Maybe I didn't understand something right, but so far this does not feel like ownership to me.

It sounds more like the worst of all worlds: the lock-in and lack of ownership of a proprietary cloud-based subscription service with the added hassle, inconvenience, downtime and costs of babysitting (and supplying electricity to) a cloud server for you, the provider.

> Data from Helm is accessible using IMAP, SMTP, CardDAV, CalDAV, WebDAV on the local network (without requiring our service).

In what ways is that better than running an IMAP client on my laptop and using it to send data via protonmail, using my own domain, and keeping offline copies of everything (with a periodic upload to backblaze or some other e2e encrypted backup solution)? That seems to offer about the same control over my data, but is cheaper, easier, more convenient, has higher redundancy/uptime and if anything less lock-in. It also doesn't require an additional device that has no use beyond adding an additional failure point and cost center that's my responsibility.

> There is a standards-based way of accessing that data just as there is with the hard drive from Best Buy.
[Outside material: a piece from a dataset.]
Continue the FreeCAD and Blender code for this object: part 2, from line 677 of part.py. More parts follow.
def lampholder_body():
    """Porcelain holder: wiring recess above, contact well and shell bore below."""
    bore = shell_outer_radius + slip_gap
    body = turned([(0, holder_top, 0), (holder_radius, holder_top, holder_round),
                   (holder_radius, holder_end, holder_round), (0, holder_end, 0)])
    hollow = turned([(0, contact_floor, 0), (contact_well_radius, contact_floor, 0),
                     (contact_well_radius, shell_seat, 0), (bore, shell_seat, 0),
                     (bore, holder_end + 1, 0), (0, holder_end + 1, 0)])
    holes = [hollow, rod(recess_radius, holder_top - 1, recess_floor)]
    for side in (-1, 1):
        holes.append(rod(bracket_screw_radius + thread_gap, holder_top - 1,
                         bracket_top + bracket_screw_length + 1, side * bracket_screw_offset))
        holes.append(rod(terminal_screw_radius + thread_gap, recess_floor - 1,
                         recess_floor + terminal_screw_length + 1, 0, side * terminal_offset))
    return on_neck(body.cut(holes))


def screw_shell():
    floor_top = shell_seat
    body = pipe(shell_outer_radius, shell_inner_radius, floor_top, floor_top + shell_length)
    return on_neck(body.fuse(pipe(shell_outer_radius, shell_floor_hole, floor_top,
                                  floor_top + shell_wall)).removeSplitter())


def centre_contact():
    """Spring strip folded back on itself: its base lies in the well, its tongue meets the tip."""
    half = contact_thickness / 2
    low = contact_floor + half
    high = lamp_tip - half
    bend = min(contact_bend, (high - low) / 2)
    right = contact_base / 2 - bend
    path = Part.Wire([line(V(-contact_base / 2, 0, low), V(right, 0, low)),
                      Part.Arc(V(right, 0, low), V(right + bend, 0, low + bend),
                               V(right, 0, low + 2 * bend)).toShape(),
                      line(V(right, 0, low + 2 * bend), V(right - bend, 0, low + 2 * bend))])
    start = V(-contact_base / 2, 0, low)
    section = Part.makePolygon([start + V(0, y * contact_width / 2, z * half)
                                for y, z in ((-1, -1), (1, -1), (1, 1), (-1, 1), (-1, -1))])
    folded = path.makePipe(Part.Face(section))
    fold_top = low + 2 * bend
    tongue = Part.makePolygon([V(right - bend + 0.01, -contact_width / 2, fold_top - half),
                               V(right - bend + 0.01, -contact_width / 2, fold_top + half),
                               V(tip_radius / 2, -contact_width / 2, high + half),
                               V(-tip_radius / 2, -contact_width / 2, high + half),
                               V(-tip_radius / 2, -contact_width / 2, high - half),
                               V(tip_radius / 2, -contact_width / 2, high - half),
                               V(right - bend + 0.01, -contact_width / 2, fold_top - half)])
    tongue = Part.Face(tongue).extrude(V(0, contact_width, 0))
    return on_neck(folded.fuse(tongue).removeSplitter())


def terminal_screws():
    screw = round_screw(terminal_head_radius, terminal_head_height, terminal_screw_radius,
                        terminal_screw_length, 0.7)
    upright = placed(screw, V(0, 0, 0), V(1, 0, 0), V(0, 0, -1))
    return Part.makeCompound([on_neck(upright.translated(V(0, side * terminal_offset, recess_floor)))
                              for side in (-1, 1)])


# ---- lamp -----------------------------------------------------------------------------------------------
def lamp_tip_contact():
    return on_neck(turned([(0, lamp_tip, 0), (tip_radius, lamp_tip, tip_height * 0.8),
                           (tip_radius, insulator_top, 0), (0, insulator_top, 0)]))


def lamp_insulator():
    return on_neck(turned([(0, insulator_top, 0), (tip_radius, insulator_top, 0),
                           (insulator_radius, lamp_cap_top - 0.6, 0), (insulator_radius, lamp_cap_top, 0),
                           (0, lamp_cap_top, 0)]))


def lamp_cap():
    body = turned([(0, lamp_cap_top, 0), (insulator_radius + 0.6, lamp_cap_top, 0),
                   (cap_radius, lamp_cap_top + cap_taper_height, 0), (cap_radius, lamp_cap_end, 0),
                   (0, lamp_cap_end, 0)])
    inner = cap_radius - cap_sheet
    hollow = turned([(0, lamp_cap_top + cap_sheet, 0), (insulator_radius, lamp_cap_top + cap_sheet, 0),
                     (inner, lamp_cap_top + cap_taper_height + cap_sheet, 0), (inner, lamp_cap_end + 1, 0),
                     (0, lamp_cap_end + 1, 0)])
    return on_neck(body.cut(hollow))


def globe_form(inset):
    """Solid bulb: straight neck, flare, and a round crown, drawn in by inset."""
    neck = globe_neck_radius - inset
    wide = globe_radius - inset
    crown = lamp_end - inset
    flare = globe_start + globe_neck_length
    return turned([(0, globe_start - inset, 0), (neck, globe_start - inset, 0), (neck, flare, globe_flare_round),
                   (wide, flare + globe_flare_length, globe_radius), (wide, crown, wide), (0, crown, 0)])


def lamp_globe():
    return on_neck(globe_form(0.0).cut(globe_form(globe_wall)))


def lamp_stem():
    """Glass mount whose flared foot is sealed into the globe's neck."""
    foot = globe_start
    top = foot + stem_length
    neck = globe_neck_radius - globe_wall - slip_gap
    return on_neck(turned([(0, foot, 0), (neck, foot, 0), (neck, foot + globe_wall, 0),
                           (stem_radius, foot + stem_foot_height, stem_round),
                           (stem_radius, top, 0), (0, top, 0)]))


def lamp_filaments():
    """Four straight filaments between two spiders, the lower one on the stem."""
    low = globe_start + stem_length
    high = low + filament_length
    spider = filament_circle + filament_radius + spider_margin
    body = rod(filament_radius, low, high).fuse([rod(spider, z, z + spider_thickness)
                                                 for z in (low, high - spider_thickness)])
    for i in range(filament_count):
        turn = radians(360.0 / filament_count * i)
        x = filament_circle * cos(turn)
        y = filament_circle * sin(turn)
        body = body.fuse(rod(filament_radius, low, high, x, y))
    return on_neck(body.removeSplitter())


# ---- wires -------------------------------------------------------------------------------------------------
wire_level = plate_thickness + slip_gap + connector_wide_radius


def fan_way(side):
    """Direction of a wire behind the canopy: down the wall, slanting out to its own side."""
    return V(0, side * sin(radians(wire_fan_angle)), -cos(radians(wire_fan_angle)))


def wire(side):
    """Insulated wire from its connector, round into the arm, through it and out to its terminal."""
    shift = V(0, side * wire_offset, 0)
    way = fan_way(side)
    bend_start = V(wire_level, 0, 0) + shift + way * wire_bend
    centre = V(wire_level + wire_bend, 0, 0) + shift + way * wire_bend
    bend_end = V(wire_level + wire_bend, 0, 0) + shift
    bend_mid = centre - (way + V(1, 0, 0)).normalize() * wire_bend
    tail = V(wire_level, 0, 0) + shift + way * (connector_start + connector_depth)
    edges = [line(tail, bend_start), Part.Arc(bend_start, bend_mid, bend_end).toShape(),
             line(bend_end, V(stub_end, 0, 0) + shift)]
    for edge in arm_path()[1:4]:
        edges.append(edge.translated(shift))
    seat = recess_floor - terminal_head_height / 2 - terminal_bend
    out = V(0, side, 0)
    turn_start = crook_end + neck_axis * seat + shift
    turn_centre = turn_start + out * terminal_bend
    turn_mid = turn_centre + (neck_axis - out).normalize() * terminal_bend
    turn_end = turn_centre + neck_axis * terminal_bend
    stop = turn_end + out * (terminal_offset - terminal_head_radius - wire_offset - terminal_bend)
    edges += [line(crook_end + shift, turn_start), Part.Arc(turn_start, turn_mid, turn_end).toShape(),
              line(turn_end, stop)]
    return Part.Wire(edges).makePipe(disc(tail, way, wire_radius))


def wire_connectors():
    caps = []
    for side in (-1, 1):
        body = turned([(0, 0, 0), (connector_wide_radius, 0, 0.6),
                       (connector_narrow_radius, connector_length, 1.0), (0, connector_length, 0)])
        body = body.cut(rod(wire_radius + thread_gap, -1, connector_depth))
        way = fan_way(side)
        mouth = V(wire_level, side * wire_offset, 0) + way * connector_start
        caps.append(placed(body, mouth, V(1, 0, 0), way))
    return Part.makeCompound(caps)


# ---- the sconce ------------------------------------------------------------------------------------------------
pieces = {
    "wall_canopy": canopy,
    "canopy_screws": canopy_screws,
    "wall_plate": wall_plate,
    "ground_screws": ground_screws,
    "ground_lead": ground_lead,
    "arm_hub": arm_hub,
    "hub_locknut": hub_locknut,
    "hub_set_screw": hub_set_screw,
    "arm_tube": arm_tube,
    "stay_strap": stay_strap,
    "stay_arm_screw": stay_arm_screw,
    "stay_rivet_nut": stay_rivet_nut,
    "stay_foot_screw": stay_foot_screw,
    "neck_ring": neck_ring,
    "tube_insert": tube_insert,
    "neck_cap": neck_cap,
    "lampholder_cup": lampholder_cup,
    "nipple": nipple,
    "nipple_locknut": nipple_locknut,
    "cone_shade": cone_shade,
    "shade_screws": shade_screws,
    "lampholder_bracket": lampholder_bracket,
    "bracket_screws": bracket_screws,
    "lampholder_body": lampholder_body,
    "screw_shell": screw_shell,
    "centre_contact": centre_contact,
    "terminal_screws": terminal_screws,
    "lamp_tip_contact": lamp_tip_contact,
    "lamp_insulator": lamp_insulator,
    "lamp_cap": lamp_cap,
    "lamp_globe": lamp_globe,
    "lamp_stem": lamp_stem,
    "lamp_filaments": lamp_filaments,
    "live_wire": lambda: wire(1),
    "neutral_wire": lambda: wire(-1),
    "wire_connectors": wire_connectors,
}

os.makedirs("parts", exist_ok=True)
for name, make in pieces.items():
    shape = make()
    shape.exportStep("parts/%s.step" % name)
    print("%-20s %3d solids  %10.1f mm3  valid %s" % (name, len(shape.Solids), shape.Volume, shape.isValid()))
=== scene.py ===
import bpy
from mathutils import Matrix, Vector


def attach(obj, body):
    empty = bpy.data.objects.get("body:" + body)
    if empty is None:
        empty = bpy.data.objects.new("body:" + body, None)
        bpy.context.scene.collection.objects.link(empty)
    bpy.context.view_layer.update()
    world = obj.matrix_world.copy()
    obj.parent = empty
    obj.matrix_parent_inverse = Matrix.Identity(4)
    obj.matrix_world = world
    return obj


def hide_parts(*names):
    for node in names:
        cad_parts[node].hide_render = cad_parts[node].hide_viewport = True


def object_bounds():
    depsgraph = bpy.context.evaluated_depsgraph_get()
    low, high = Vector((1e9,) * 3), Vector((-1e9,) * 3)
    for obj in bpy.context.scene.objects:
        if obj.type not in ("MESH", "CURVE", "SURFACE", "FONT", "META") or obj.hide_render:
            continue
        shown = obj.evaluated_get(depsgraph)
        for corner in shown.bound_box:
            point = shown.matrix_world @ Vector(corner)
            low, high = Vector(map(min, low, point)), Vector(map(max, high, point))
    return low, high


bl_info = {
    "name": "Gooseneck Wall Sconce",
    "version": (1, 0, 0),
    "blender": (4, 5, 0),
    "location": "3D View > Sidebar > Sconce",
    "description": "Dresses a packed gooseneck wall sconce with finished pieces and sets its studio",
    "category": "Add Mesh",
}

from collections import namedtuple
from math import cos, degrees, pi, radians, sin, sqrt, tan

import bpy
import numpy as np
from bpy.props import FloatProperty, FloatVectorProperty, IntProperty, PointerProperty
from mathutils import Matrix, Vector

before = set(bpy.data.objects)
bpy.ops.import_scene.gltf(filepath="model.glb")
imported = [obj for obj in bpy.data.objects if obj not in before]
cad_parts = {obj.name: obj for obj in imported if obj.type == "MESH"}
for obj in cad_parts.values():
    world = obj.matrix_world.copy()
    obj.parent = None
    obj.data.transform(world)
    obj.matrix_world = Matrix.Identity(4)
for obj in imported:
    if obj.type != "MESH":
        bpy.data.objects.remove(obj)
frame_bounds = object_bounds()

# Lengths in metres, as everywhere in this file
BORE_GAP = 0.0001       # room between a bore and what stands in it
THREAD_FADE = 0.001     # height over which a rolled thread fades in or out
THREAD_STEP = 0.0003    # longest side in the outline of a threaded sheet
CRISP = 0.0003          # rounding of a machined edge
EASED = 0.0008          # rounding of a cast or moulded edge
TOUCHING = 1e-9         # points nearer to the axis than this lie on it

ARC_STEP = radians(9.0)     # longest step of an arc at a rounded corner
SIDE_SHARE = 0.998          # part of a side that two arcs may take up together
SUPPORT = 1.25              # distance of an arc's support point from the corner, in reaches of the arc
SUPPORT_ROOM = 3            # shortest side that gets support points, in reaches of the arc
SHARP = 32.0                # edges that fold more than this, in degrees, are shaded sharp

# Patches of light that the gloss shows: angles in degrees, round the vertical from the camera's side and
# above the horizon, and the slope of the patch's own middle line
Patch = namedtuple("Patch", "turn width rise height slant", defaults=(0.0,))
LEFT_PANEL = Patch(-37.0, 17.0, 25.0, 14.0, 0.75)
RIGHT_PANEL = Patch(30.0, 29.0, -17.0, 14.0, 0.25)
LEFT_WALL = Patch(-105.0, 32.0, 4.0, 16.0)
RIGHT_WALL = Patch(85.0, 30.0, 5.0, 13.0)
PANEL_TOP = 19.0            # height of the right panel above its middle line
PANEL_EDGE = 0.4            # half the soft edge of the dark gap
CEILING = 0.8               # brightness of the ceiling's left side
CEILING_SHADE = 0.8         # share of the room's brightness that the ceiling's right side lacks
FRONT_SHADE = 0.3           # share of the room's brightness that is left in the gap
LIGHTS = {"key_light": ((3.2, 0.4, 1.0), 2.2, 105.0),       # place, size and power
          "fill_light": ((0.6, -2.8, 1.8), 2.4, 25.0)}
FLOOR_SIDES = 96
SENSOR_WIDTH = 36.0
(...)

Accessing the data is not enough because what you are selling me is not an overpriced and unergonomic hard drive. You are selling me the ability to send, receive and store email (and likely more).

Don't get me wrong, I kind of like the idea of buying a physical box and a subscription service to self host stuff in a way that gives me better control over my data for an acceptable amount of hassle. But that really requires some amount of openness/auditability and interoperability that currently appears to be absent.
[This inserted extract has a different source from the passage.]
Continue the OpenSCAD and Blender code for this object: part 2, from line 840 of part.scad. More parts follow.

> In your case I rent some box from you which will lose almost all its intended function the moment your company goes bust or I stop paying you an annual fee.

No - we do not rent hardware. When people buy the server from us, they own it. Full stop. There are ongoing costs to make email at home work: a static IP address with good reputation, a security gateway, traffic, etc. If people don't want to pay us for those costs, they will pay them to an ISP and/or an infrastructure provider like AWS. The ease of setup and management comes from the integration of hardware, software and service.

> I am completely at the mercy of your original and continued good intentions as in addition to using your lock-in for a big price hike later you presumably can also snoop on my data.

This is true of any paid service you use right? They can increase your costs at any time. I'm not sure why you think there's something uniquely bad about us for this reason. We have pretty clear values around wanting to know as little about our customers as possible and designing our products end to end around that. We have worked pretty hard at reducing costs, bringing the server price down 60% while doubling its specifications. Our goal is to make this as cost effective and accessible as possible for everyone. We are not interested in locking in customers - it's easy for anyone to take their data off Helm and go to a server of their own making or another service of their choosing. That's not hypothetical - like any company, we have churned customers and supported them in their migration off our product. It's easy to sling these hypotheticals you are concocting but they are not borne out of any reality.

> As far as I can tell there is no really substantial trust differentiator to protonmail.

There is actually a substantial difference. Protonmail holds your data on their servers and therefore can turn it over without a warrant. Well it's encrypted, right? So what could any entity do with that data? Well, Protonmail may be compelled to modify their service to intercept the password on login to decrypt your inbox and turn it over to a government authority (if you don't think that can happen, see what the German government did to Tutanota).

We aren't in a position to do that. Even if the US government came with a court order for your encrypted backups from us, we don't have access to the keys to decrypt them. If we were asked to make firmware changes, we would be retracing the steps of the FBI/Apple San Bernardino case and would enlist the help of the EFF, ACLU and others to fight. I personally believe the case law is pretty clear that they wouldn't win, which is partly why the FBI relented earlier.

> that you can remotely update anytime you feel like it

You make this sound like a terrible thing but really it's not. It allows us to keep our products patched and secured over time.

> In what ways is that better than running an IMAP client on my laptop and using it to send data via protonmail, using my own domain, and keeping offline copies of everything (with a periodic upload to backblaze or some other e2e encrypted backup solution)?

I didn't say people couldn't roll their own solutions. Sure they can - it's just more work, hassle and fragile. And I already covered the tradeoffs of keeping that data in the cloud. Protonmail has access to all your email in the clear (inbound and outbound). We do not and anyone running a server at home would have similar privacy. That's a clear difference.

> Accessing the data is not enough because what you are selling me is not an overpriced and unergonomic hard drive. You are selling me the ability to send, receive and store email (and likely more).

Actually it is because we were talking about data ownership. Your specific dig was about how "own your data" was in any way true ("or that "own your data" is in any meaningful way true" in your parent post).